- **EXERCISE TASK**
Reproduce exactly the lines below from the one containing "1.8, cap: 0.5" through the one containing "for node in", including both, and nothing else.
----- RECORDED DATA -----
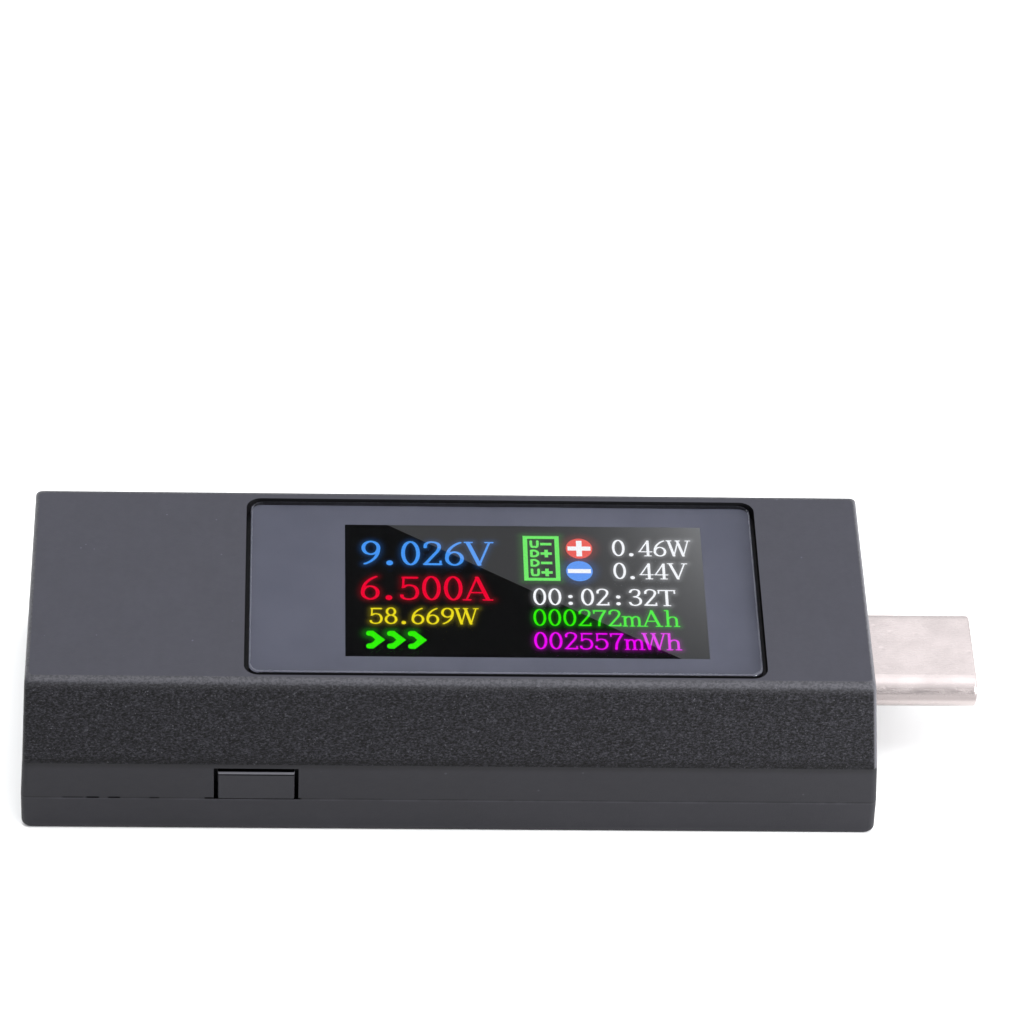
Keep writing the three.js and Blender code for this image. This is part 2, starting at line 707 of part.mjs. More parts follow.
function mainBoard() {
  const { left, right, width } = BOARD;
  const sheet = prism(
    roundedRectangle(right - left, width, 0.5),
    "z",
    [BOARD_BOTTOM, BOARD_TOP],
    [(left + right) / 2, 0, 0],
  );
  const plugHalf = PLUG_SHELL.width / 2 + 0.2;
  const receptacleHalf = RECEPTACLE_SHELL.width / 2 + 0.2;
  return cut(
    sheet,
    box([PLUG_ROOT - 0.4, right + 1], [-plugHalf, plugHalf], [0, CASE_HEIGHT]),
    box([left - 1, RECEPTACLE_BACK + 0.2], [-receptacleHalf, receptacleHalf], [0, CASE_HEIGHT]),
    ...POST_PLACES.map(([x, y]) => cylinder(x, y, PIN_RADIUS + 0.15, [0, CASE_HEIGHT], 12)),
  );
}

// Everything below is drawn standing on z = 0, and placed on a face of the board afterwards.

// A moulded package with gull-wing leads along two or four of its sides.
function leadedChip({ length, width, height, leadsX = 0, leadsY = 0, pitch, leadWidth }) {
  const standOff = 0.12;
  const middle = standOff + height / 2;
  const profile = strip([[-0.3, middle], [0.3, middle], [0.5, 0.07], [0.95, 0.07]], 0.12);
  const lead = (turn, offset, shift) => {
    const geometry = new THREE.ExtrudeGeometry(profile, { depth: leadWidth, bevelEnabled: false });
    geometry.applyMatrix4(new THREE.Matrix4().makeBasis(...ALONG.y));
    geometry.translate(offset, shift + leadWidth / 2, 0);
    geometry.rotateZ(turn);
    return solid(geometry);
  };
  const shifts = (count) => Array.from({ length: count }, (_, i) => (i - (count - 1) / 2) * pitch);
  const body = solid(
    levelledBlock(0.1, [
      { z: standOff, length: length - 0.2, width: width - 0.2 },
      { z: middle, length, width },
      { z: standOff + height, length: length - 0.2, width: width - 0.2 },
    ], 1),
  );
  return join(
    body,
    ...shifts(leadsX).flatMap((s) => [lead(0, length / 2, s), lead(Math.PI, length / 2, s)]),
    ...shifts(leadsY).flatMap((s) => [lead(Math.PI / 2, width / 2, s), lead(-Math.PI / 2, width / 2, s)]),
  );
}

// A ceramic chip part: a body with a metal cap round each end.
function cappedChip({ length, width, height, cap = 0.25 }) {
  const skin = 0.04;
  const halfLength = length / 2 - 0.02;
  const halfWidth = width / 2 - skin;
  const body = box([-halfLength, halfLength], [-halfWidth, halfWidth], [skin, height - skin]);
  const caps = [-1, 1].map((side) => {
    const x = [side * (length / 2 - cap), (side * length) / 2].sort((a, b) => a - b);
    return box(x, [-width / 2, width / 2], [0, height]);
  });
  return join(body, ...caps);
}

// A strip of resistance metal that stands clear of the board between its two feet.
function shuntResistor() {
  const path = [[-3.2, 0.12], [-1.9, 0.12], [-1.5, 0.5], [1.5, 0.5], [1.9, 0.12], [3.2, 0.12]];
  return prism(strip(path, 0.22), "y", [-1.6, 1.6]);
}

function powerInductor() {
  const core = levelledBlock(0.9, [
    { z: 0.15, length: 4, width: 4 },
    { z: 1.65, length: 4, width: 4 },
    { z: 1.8, length: 3.7, width: 3.7 },
  ], 2);
  const feet = [-1, 1].map((side) => {
    const x = [side * 1.0, side * 1.95].sort((a, b) => a - b);
    return box(x, [-1.2, 1.2], [0, 0.3]);
  });
  return join(solid(core), ...feet);
}

function protectionDiode() {
  const body = levelledBlock(0.15, [
    { z: 0.15, length: 4.1, width: 2.4 },
    { z: 1.1, length: 4.3, width: 2.6 },
    { z: 2.1, length: 3.9, width: 2.2 },
  ], 1);
  const clip = strip([[1.3, 0.1], [2.45, 0.1], [2.45, 1.15], [2.0, 1.15]], 0.16);
  const right = prism(clip, "y", [-0.75, 0.75]);
  return join(solid(body), right, right.mirror([1, 0, 0]));
}

function crystal() {
  const can = levelledBlock(0.4, [
    { z: 0.4, length: 2.8, width: 2.1 },
    { z: 0.68, length: 2.8, width: 2.1 },
    { z: 0.75, length: 2.65, width: 1.95 },
  ], 2);
  return join(box([-1.6, 1.6], [-1.25, 1.25], [0, 0.45]), solid(can));
}

// ---- Materials ----

function material(colour, roughness, metalness = 0) {
  return new THREE.MeshStandardMaterial({ color: colour, roughness, metalness });
}

const CASE_PLASTIC = material(0x434347, 0.6);
const BUTTON_PLASTIC = material(0x3f3f43, 0.5);
const WINDOW_CLEAR = material(0x64677a, 0.12);
const PANEL_GLASS = material(0x101014, 0.1);
const TAPE = material(0x111111, 0.9);
const WHITE_PLASTIC = material(0xe8e8e4, 0.5);
const CLEAR_PLASTIC = material(0xf0f4f6, 0.2);
const POLYIMIDE = material(0xb5701c, 0.4);
const FOAM = material(0x1d1d1f, 1.0);
const BOARD_GREEN = material(0x14532d, 0.35);
const NICKEL = material(0xd8d2cc, 0.3, 1);
const STEEL = material(0xb9babb, 0.35, 1);
const GOLD = material(0xd2a64c, 0.25, 1);
const BLACK_PLASTIC = material(0x1a1a1c, 0.55);
const CHIP_BLACK = material(0x17171a, 0.6);
const SILICON = material(0x3a3d46, 0.2, 0.4);
const CERAMIC = material(0xb89b72, 0.6);
const RESISTOR_BLACK = material(0x1c1c20, 0.5);
const FERRITE = material(0x3b3a3a, 0.8);

// ---- The object ----

const meter = new THREE.Group();

function add(name, made, look) {
  const mesh = new THREE.Mesh(geometryOf(made), look);
  mesh.name = name;
  meter.add(mesh);
  return mesh;
}

// Groups whose own floor is the board's upper face, and the board's underside turned over.
const topSide = new THREE.Group();
topSide.position.z = BOARD_TOP + SOLDER_GAP;
const underSide = new THREE.Group();
underSide.position.z = BOARD_BOTTOM - SOLDER_GAP;
underSide.rotation.x = Math.PI;
meter.add(topSide, underSide);

// Puts a part on a side of the board. y counts in the object's own frame on both sides.
function mount(side, name, made, look, x, y, turn = 0) {
  const mesh = add(name, made, look);
  mesh.position.set(x, side === underSide ? -y : y, 0);
  mesh.rotation.z = turn;
  side.add(mesh);
}

add("upper_case", upperCase(), CASE_PLASTIC);
add("lower_case", lowerCase(), CASE_PLASTIC);

add("display_window", displayWindow(), WINDOW_CLEAR);
add("window_tape_left", windowTape([-WINDOW.length / 2 + 0.05, OPENING.left - 0.1]), TAPE);
add("window_tape_right", windowTape([OPENING.right + 0.1, WINDOW.length / 2 - 0.05]), TAPE);
add("lcd_panel", lcdPanel(), PANEL_GLASS);
add("lcd_driver_chip", lcdDriverChip(), SILICON);
add("lcd_ribbon", lcdRibbon(), POLYIMIDE);
add("backlight_frame", backlightFrame(), WHITE_PLASTIC);
add("backlight_light_guide", lightGuide(), CLEAR_PLASTIC);
add("lcd_foam_left", lcdFoam([-10.5, -6.5]), FOAM);
add("lcd_foam_right", lcdFoam([8.5, 12.5]), FOAM);

add("side_button", sideButton(), BUTTON_PLASTIC);
add("switch_housing", switchHousing(), BLACK_PLASTIC);
add("switch_cover", switchCover(), STEEL);
add("switch_plunger", switchPlunger(), BLACK_PLASTIC);
add("switch_dome", switchDome(), STEEL);

add("plug_shell", plugShell(), NICKEL);
add("plug_insulator", plugInsulator(), BLACK_PLASTIC);
add("plug_contacts_upper", contactRow(PLUG_FINGER, PLUG_BAR_X, 1), GOLD);
add("plug_contacts_lower", contactRow(PLUG_FINGER, PLUG_BAR_X, -1), GOLD);
add("plug_latch", plugLatch(), STEEL);

add("receptacle_shell", receptacleShell(), NICKEL);
add("receptacle_tongue", receptacleTongue(), BLACK_PLASTIC);
add("receptacle_contacts_upper", contactRow(TONGUE_FINGER, TONGUE_BAR_X, 1), GOLD);
add("receptacle_contacts_lower", contactRow(TONGUE_FINGER, TONGUE_BAR_X, -1), GOLD);
add("receptacle_middle_plate", receptaclePlate(), STEEL);

add("main_board", mainBoard(), BOARD_GREEN);

const SMALL_CHIP = { length: 3, width: 3, height: 0.85, leadsX: 5, pitch: 0.5, leadWidth: 0.22 };
const MEMORY = { length: 3.9, width: 4.9, height: 1.4, leadsX: 4, pitch: 1.27, leadWidth: 0.4 };
const CONTROLLER = { length: 7, width: 7, height: 1.2, leadsX: 8, leadsY: 8, pitch: 0.8, leadWidth: 0.32 };
const REGULATOR = { length: 1.6, width: 2.9, height: 1.05, leadsX: 3, pitch: 0.95, leadWidth: 0.38 };
mount(topSide, "microcontroller", leadedChip(CONTROLLER), CHIP_BLACK, 1.2, -1.8);
mount(topSide, "crystal", crystal(), STEEL, 1.2, 5.6);
mount(topSide, "memory_chip", leadedChip(MEMORY), CHIP_BLACK, -19.6, 5.6);
mount(topSide, "power_inductor", powerInductor(), FERRITE, -19.4, 0.2);
mount(topSide, "voltage_regulator", leadedChip(REGULATOR), CHIP_BLACK, -19.6, -5.4);
mount(underSide, "current_monitor", leadedChip(SMALL_CHIP), CHIP_BLACK, -4, 0);
mount(underSide, "shunt_resistor", shuntResistor(), STEEL, 3, 0);
mount(underSide, "protection_diode", protectionDiode(), CHIP_BLACK, -18.5, 4.6);

const LARGE_CAPACITOR = { length: 3.2, width: 2.5, height: 1.8, cap: 0.5 };
const SMALL_CAPACITOR = { length: 2.0, width: 1.25, height: 0.95, cap: 0.4 };
const SMALL_RESISTOR = { length: 1.6, width: 0.8, height: 0.45, cap: 0.3 };
mount(underSide, "input_capacitor", cappedChip(LARGE_CAPACITOR), CERAMIC, -18.5, 0.4);
mount(underSide, "output_capacitor", cappedChip(LARGE_CAPACITOR), CERAMIC, 15.5, 4.5);

[
  [topSide, -14, 7.6],
  [topSide, 15.6, 6.0],
  [underSide, -4, 4.4],
  [underSide, 10, -5],
].forEach(([side, x, y], i) =>
  mount(side, `capacitor_${i + 1}`, cappedChip(SMALL_CAPACITOR), CERAMIC, x, y, Math.PI / 2),
);
[
  [topSide, 6.4, 4.6],
  [topSide, 6.4, 6.8],
  [topSide, 15.8, -6.0],
  [underSide, 8, 3.5],
  [underSide, -9, 4.5],
  [underSide, -9, -5.5],
].forEach(([side, x, y], i) =>
  mount(side, `resistor_${i + 1}`, cappedChip(SMALL_RESISTOR), RESISTOR_BLACK, x, y),
);

export default meter;
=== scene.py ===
"""USB power meter: its materials, the lit picture behind the window, light, floor and camera."""

import math

import bmesh
import bpy
import numpy as np
from mathutils import Matrix, Vector
from mathutils.geometry import delaunay_2d_cdt


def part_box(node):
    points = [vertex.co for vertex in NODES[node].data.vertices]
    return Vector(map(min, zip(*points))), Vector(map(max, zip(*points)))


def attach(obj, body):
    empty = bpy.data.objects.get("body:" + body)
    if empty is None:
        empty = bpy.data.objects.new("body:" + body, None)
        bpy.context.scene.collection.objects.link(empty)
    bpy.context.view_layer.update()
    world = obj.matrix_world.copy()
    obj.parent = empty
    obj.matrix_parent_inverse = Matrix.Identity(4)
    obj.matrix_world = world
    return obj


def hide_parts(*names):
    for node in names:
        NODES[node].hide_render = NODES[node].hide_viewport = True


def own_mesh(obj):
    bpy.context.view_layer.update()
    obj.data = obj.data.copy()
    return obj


MM = 0.001  # metres in a millimetre; lengths below are in millimetres unless they say otherwise

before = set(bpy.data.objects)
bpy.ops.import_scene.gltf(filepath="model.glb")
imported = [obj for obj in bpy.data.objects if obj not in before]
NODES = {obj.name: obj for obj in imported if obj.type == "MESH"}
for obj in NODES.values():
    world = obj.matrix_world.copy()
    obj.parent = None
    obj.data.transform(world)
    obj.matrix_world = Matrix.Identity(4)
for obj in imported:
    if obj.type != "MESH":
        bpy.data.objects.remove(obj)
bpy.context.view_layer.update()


def node_box(name):
    """Lowest and highest corner of a CAD node, in millimetres."""
    low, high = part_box(name)
    return low / MM, high / MM


WINDOW_LOW, WINDOW_HIGH = node_box("display_window")
PANEL_TOP = node_box("lcd_panel")[1].z
CASE_LOW, CASE_HIGH = node_box("upper_case")
PLUG_LOW, PLUG_HIGH = node_box("plug_shell")
BUTTON_TOP = node_box("side_button")[1].z
BUTTON_EDGE = 0.22  # how far down the button's rounded upper edge reaches

# ---------------------------------------------------------------- node graphs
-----
- **ANSWER IN FULL**
const LARGE_CAPACITOR = { length: 3.2, width: 2.5, height: 1.8, cap: 0.5 };
const SMALL_CAPACITOR = { length: 2.0, width: 1.25, height: 0.95, cap: 0.4 };
const SMALL_RESISTOR = { length: 1.6, width: 0.8, height: 0.45, cap: 0.3 };
mount(underSide, "input_capacitor", cappedChip(LARGE_CAPACITOR), CERAMIC, -18.5, 0.4);
mount(underSide, "output_capacitor", cappedChip(LARGE_CAPACITOR), CERAMIC, 15.5, 4.5);

[
  [topSide, -14, 7.6],
  [topSide, 15.6, 6.0],
  [underSide, -4, 4.4],
  [underSide, 10, -5],
].forEach(([side, x, y], i) =>
  mount(side, `capacitor_${i + 1}`, cappedChip(SMALL_CAPACITOR), CERAMIC, x, y, Math.PI / 2),
);
[
  [topSide, 6.4, 4.6],
  [topSide, 6.4, 6.8],
  [topSide, 15.8, -6.0],
  [underSide, 8, 3.5],
  [underSide, -9, 4.5],
  [underSide, -9, -5.5],
].forEach(([side, x, y], i) =>
  mount(side, `resistor_${i + 1}`, cappedChip(SMALL_RESISTOR), RESISTOR_BLACK, x, y),
);

export default meter;
=== scene.py ===
"""USB power meter: its materials, the lit picture behind the window, light, floor and camera."""

import math

import bmesh
import bpy
import numpy as np
from mathutils import Matrix, Vector
from mathutils.geometry import delaunay_2d_cdt


def part_box(node):
    points = [vertex.co for vertex in NODES[node].data.vertices]
    return Vector(map(min, zip(*points))), Vector(map(max, zip(*points)))


def attach(obj, body):
    empty = bpy.data.objects.get("body:" + body)
    if empty is None:
        empty = bpy.data.objects.new("body:" + body, None)
        bpy.context.scene.collection.objects.link(empty)
    bpy.context.view_layer.update()
    world = obj.matrix_world.copy()
    obj.parent = empty
    obj.matrix_parent_inverse = Matrix.Identity(4)
    obj.matrix_world = world
    return obj


def hide_parts(*names):
    for node in names:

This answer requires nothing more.